If a galaxy were to run on only the supply of gas that they were formed with, they would run dry just from creating stars. While astronomers have often theorized that galaxies refuel themselves, it has been hard to prove due to poor lighting.

Observers have begun using the light emitted from background galaxies to show the best view to date of how the refueling process takes place.

The team of astronomers observed two objects from the Tucana constellation using the European Southern Observatory's Very Large Telescope in Chile. Light from a quasar, a super-luminous galactic light source, reveals the flow of material from the fuel source to the galaxy, as well as the actual motion and composition.

WATCH an artists interpretation of the galaxy's feeding process.

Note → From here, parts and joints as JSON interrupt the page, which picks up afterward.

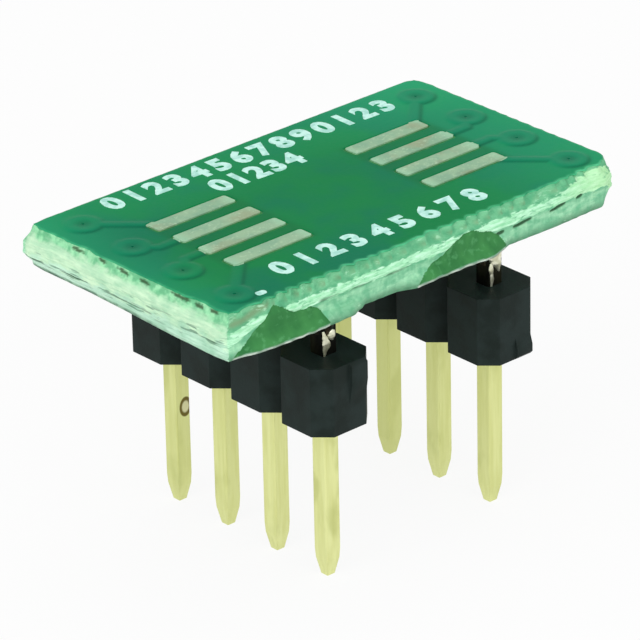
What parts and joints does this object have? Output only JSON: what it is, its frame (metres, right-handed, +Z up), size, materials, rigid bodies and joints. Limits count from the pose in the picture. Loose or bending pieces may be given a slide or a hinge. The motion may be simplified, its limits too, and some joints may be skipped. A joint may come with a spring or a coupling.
{
  "type": "smd to dip adapter board",
  "caption": "Small green circuit board with two banks of chip lands on top and two rows of square gold pins in black strips soldered underneath.",
  "frame": {"origin": "the plane of the pin tips, under the middle of the board", "axes": "+Z up, from the pins to the chip side; X along the board's long side, across the two rows of pins; Y along the rows"},
  "size_m": [0.0178, 0.0104, 0.0117],
  "materials": {
    "laminate": "snapped glass-epoxy laminate, fibrous",
    "solder_mask": "semi-gloss green film",
    "tinned_copper": "matt tin over copper",
    "strip_plastic": "moulded black, satin",
    "pin_gold": "pale gold plate, satin",
    "solder": "bright tin-lead, smooth"
  },
  "bodies": {
    "root": {"laminate": "laminate", "mask_top": "solder_mask", "mask_bottom": "solder_mask", "net_1": "tinned_copper", "net_2": "tinned_copper", "net_3": "tinned_copper", "net_4": "tinned_copper", "net_5": "tinned_copper", "net_6": "tinned_copper", "net_7": "tinned_copper", "net_8": "tinned_copper", "strip_left": "strip_plastic", "strip_right": "strip_plastic", "pin_1": "pin_gold", "pin_2": "pin_gold", "pin_3": "pin_gold", "pin_4": "pin_gold", "pin_5": "pin_gold", "pin_6": "pin_gold", "pin_7": "pin_gold", "pin_8": "pin_gold", "solder_1": "solder", "solder_2": "solder", "solder_3": "solder", "solder_4": "solder", "solder_5": "solder", "solder_6": "solder", "solder_7": "solder", "solder_8": "solder"}
  },
  "joints": []
}
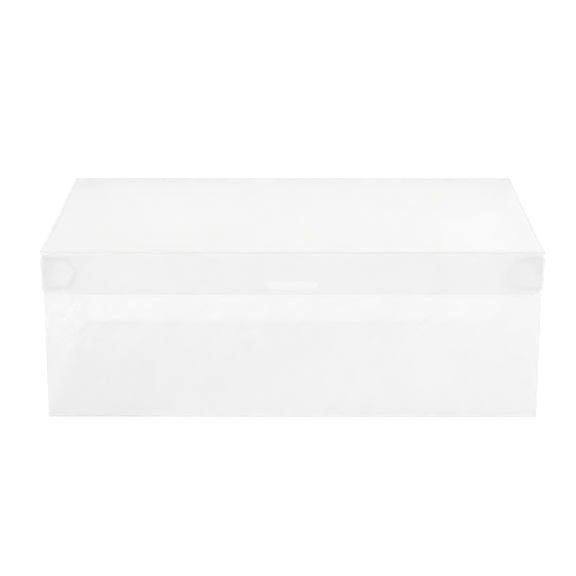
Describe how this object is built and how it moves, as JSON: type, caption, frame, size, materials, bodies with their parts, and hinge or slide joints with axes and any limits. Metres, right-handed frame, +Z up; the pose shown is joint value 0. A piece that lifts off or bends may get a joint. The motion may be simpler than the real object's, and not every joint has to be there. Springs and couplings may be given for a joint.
{
  "type": "shoe box",
  "caption": "Translucent folding shoe box of thin ribbed plastic sheet, with a lift-off lid whose rims and corner tabs fold at living hinges.",
  "frame": {"origin": "centre of the base's underside, on the surface that the box stands on", "axes": "+X along the length, to the right seen from the front; -Y towards the front, where the lid's rim has a slot; +Z up"},
  "size_m": [0.32, 0.2, 0.112],
  "materials": {
    "clear_sheet": "satin translucent polypropylene sheet with fine diagonal ribs",
    "crease_line": "pressed fold line, a little denser than the sheet"
  },
  "bodies": {
    "base": {"floor_panel": "clear_sheet", "front_wall": "clear_sheet", "back_wall": "clear_sheet", "left_wall": "clear_sheet", "right_wall": "clear_sheet", "floor_hinge_front": "crease_line", "floor_hinge_back": "crease_line", "floor_hinge_left": "crease_line", "floor_hinge_right": "crease_line", "wall_tab_front_left": "clear_sheet", "wall_tab_front_right": "clear_sheet", "wall_tab_back_left": "clear_sheet", "wall_tab_back_right": "clear_sheet", "wall_tab_hinge_front_left": "crease_line", "wall_tab_hinge_front_right": "crease_line", "wall_tab_hinge_back_left": "crease_line", "wall_tab_hinge_back_right": "crease_line"},
    "lid": {"lid_panel": "clear_sheet", "lid_hinge_front": "crease_line", "lid_hinge_back": "crease_line", "lid_hinge_left": "crease_line", "lid_hinge_right": "crease_line"},
    "lid_front_rim": {"lid_front_rim": "clear_sheet"},
    "lid_back_rim": {"lid_back_rim": "clear_sheet"},
    "lid_left_rim": {"lid_left_rim": "clear_sheet", "rim_tab_front_left": "clear_sheet", "rim_tab_hinge_front_left": "crease_line", "rim_tab_back_left": "clear_sheet", "rim_tab_hinge_back_left": "crease_line"},
    "lid_right_rim": {"lid_right_rim": "clear_sheet", "rim_tab_front_right": "clear_sheet", "rim_tab_hinge_front_right": "crease_line", "rim_tab_back_right": "clear_sheet", "rim_tab_hinge_back_right": "crease_line"}
  },
  "joints": [
    {"name": "lid_lift", "type": "slide", "parent": "base", "child": "lid", "axis": [0, 0, 1], "range_m": [0, 0.15]},
    {"name": "lid_front_rim_fold", "type": "hinge", "parent": "lid", "child": "lid_front_rim", "pos_m": [0, -0.09975, 0.11175], "axis": [-1, 0, 0], "range_deg": [0, 90]},
    {"name": "lid_back_rim_fold", "type": "hinge", "parent": "lid", "child": "lid_back_rim", "pos_m": [0, 0.09975, 0.11175], "axis": [1, 0, 0], "range_deg": [0, 90]},
    {"name": "lid_left_rim_fold", "type": "hinge", "parent": "lid", "child": "lid_left_rim", "pos_m": [-0.15975, 0, 0.11175], "axis": [0, 1, 0], "range_deg": [0, 90]},
    {"name": "lid_right_rim_fold", "type": "hinge", "parent": "lid", "child": "lid_right_rim", "pos_m": [0.15975, 0, 0.11175], "axis": [0, -1, 0], "range_deg": [0, 90]}
  ]
}
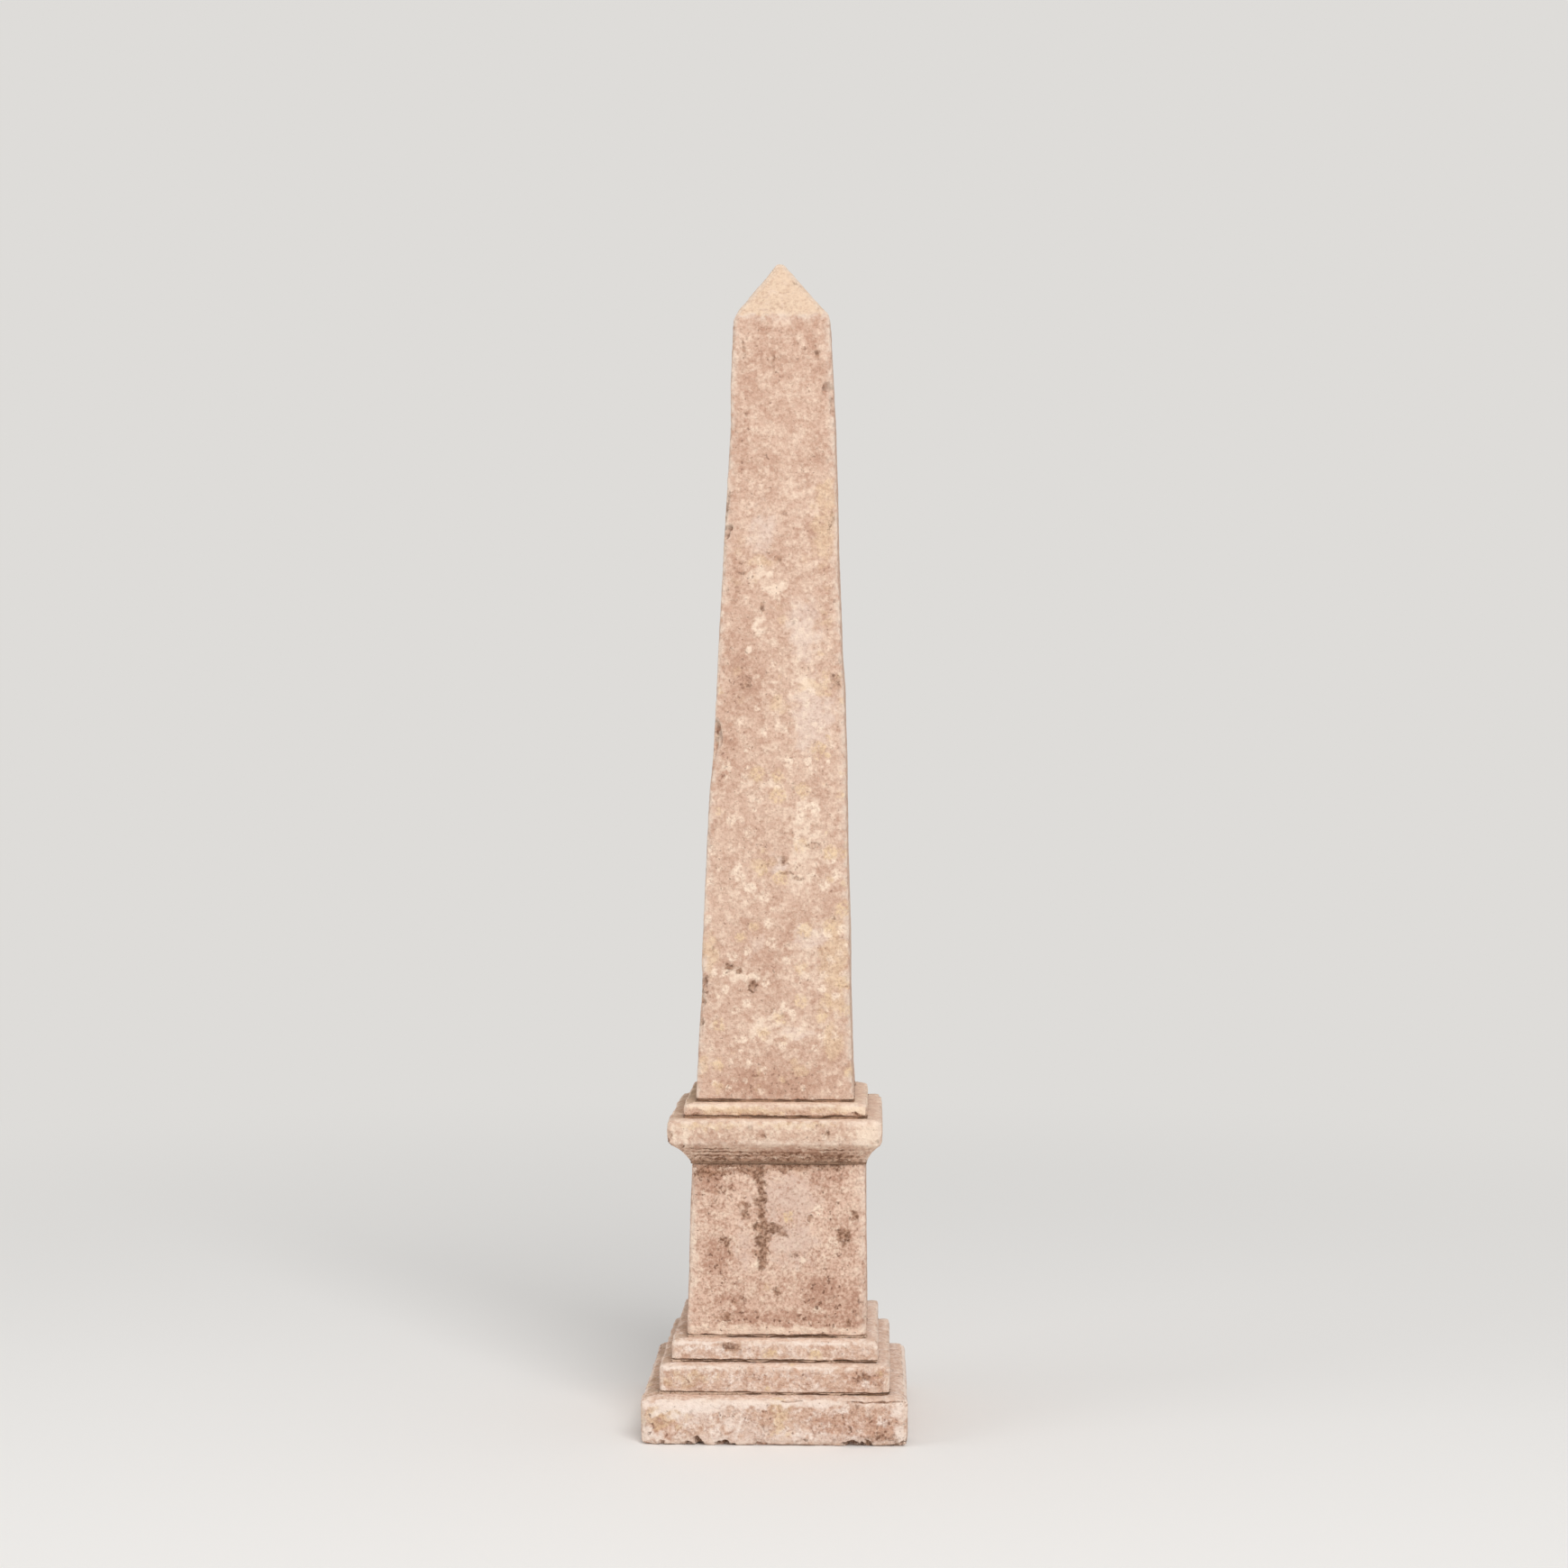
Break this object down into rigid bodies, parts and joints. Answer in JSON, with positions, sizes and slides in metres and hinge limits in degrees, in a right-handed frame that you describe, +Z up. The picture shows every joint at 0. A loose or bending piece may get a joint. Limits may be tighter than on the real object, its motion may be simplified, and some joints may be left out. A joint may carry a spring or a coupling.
{
  "type": "garden obelisk",
  "caption": "Small weathered pink stone obelisk: a tapering square needle with a pyramid point on a stepped pedestal with a plain cornice.",
  "frame": {"origin": "centre of the plinth's underside, on the ground", "axes": "+Z up along the needle, -Y out of the front face, +X to the right seen from the front"},
  "size_m": [0.25, 0.25, 1.1205],
  "materials": {
    "weathered_stone": "matt, weathered, open-grained",
    "dark_bed": "matt, dirty raked mortar"
  },
  "bodies": {
    "root": {"plinth": "weathered_stone", "lower_step_bed": "dark_bed", "lower_step": "weathered_stone", "upper_step_bed": "dark_bed", "upper_step": "weathered_stone", "die_bed": "dark_bed", "die": "weathered_stone", "cornice_bed": "dark_bed", "cornice": "weathered_stone", "needle_base_bed": "dark_bed", "needle_base": "weathered_stone", "needle_bed": "dark_bed", "needle": "weathered_stone"}
  },
  "joints": []
}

"The cold gas - mostly hydrogen atoms - is very tenuous, so difficult to detect," lead author Nicolas Bouché, of the Research Institute in Astrophysics and Planetology in Toulouse, France, told SPACE.com in an e-mail.

Using the ultra-bright quasar is a big upgrade from the previous practice of using ordinary galaxies to light the scene.

"We can study the gas around any galaxy, regardless of its brightness," Bouché said. "This is a very young galaxy, seen only 2 billion years after the Big Bang, still in its early stages of formation."

The young galaxy is approximately 11 billion light years away from our Milky Way galaxy, which is good for 80 percent of the way across the visible universe.

While very beneficial to astronomers, the event of finding a quasar in such close proximity to a galaxy is uncommon.

"Unfortunately, the number of such 'apparent pairs,' where a background quasar happens to be situated a short distance on the sky from the galaxy, is a rare event," Bouché said.

The team will continue their study and, in late 2013 or early 2014, will have a brand new instrument to use. Bouché said the ESO's Multi Unit Spectroscopic Explorer will help them "map out the intergalactic gas thanks to the unprecedented sensitivity of this instrument."